Finding 2022-003: U.S. Department of Housing and Urban Development, Mortgage Insurance for the Purchase or Refinancing of Existing Multifamily Housing Projects (Section 223(f)/207) Statement of Condition: At December 31, 2022, the Project had $20,273 of funds maintained in an institution that were in excess of FDIC insured limits. Criteria: The HUD Handbook 4370.2, Chapter 2, requires that the cash accounts of the Project be deposited in a bank or banks whose deposits are federally insured. Effect: Noncompliance with HUD regulations. Cause: Management did not transfer funds to separate financial institutions in a timely manner to provide for continuous FDIC insurance coverage. Context: A test was performed to compare the total funds held at each institution to the $250,000 federally insured limit.

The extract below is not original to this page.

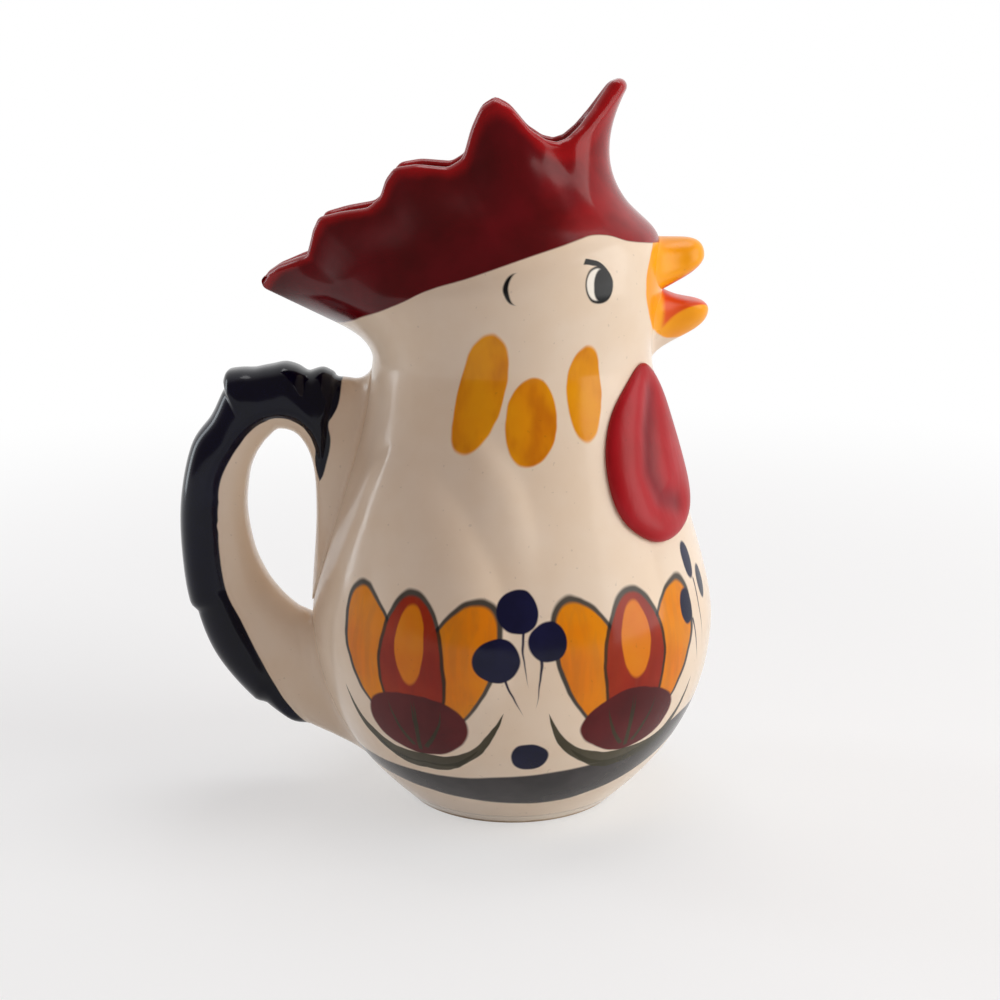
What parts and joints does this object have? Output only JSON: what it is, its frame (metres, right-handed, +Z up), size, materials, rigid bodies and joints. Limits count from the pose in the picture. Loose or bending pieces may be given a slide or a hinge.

At December 31, 2022, the total funds held at one bank was $270,273, which was $20,273 in excess of the $250,000 federally insured limit. Recommendation: We recommend that the Project continuously monitor cash balances to ensure that funds are always covered by FDIC insurance limits, collateral agreements are obtained, or funds are invested in government securities. Questioned Costs: N/A Views of Responsible Officials and Corrective Action Plan: Management acknowledges the Project funds were in excess of FDIC insured limits and will transfer funds to provide adequate FDIC insurance coverage for all cash accounts.